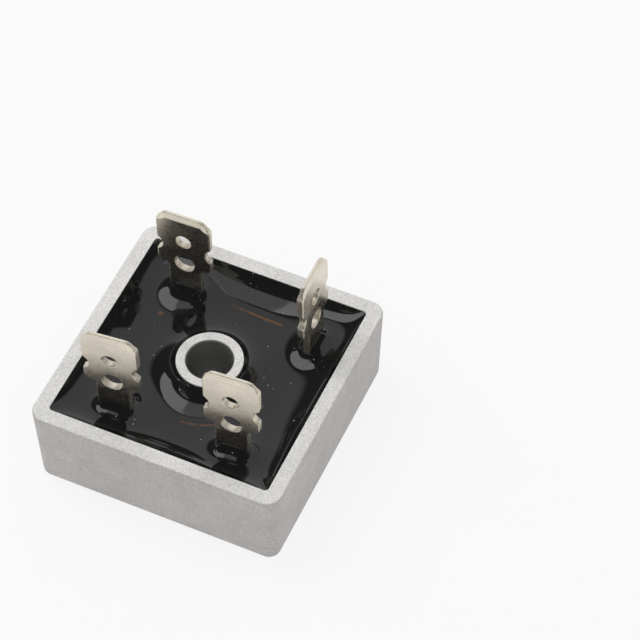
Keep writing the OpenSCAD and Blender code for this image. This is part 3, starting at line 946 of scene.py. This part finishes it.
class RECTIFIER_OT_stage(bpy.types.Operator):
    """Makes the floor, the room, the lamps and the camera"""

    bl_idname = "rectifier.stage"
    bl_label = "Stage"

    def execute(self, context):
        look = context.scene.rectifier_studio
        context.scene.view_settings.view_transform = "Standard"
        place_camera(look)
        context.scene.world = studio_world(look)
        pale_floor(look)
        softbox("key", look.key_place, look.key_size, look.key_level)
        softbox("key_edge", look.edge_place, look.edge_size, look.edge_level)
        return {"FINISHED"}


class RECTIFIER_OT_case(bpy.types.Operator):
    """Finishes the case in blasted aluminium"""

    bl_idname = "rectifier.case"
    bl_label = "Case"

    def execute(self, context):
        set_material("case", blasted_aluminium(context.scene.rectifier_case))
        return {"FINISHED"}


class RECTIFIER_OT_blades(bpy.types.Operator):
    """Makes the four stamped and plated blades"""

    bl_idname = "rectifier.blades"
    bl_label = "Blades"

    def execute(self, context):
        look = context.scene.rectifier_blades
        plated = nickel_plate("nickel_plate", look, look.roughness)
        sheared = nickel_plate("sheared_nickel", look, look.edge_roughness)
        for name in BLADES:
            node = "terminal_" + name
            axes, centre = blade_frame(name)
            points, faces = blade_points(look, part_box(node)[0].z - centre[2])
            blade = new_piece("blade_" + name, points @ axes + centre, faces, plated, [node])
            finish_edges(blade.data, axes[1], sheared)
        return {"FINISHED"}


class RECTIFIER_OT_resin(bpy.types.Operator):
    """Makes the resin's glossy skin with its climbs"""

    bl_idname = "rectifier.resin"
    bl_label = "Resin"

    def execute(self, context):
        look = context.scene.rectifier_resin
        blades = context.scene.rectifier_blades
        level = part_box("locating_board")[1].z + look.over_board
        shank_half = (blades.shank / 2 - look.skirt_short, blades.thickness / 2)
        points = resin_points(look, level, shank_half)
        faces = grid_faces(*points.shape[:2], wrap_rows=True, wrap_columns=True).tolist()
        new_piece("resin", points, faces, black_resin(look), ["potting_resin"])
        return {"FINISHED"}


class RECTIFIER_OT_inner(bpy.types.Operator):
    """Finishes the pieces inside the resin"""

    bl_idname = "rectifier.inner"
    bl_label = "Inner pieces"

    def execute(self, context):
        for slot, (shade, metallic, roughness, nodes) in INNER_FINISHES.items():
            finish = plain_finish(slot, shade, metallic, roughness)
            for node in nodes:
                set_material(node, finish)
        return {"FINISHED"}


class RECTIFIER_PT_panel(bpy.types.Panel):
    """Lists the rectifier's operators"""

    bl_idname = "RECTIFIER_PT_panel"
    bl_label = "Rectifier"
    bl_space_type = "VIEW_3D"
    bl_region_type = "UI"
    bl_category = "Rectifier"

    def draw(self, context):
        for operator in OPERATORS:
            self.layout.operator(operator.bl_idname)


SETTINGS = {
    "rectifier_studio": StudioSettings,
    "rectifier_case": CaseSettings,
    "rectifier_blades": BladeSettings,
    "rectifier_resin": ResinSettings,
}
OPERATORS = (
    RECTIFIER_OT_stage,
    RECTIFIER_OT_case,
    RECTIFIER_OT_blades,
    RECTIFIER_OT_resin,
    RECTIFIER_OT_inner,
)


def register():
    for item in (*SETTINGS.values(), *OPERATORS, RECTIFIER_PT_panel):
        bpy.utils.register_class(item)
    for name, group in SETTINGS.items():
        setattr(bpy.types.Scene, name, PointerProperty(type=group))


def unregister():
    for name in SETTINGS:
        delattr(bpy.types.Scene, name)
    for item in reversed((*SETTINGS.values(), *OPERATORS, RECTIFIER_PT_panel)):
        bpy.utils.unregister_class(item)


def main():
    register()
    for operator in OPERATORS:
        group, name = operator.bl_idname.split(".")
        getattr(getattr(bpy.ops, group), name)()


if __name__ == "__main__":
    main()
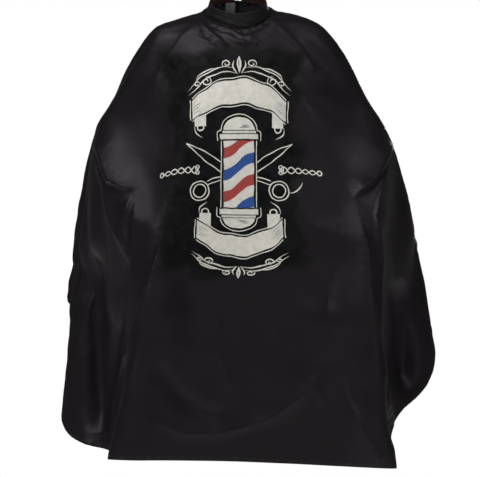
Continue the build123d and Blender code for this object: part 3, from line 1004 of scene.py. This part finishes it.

◆ **EXERCISE INSTRUCTIONS**
Work out how many lines in the records above hold the string "this", then give only that count.

◆ **EXERCISE RESULT**
2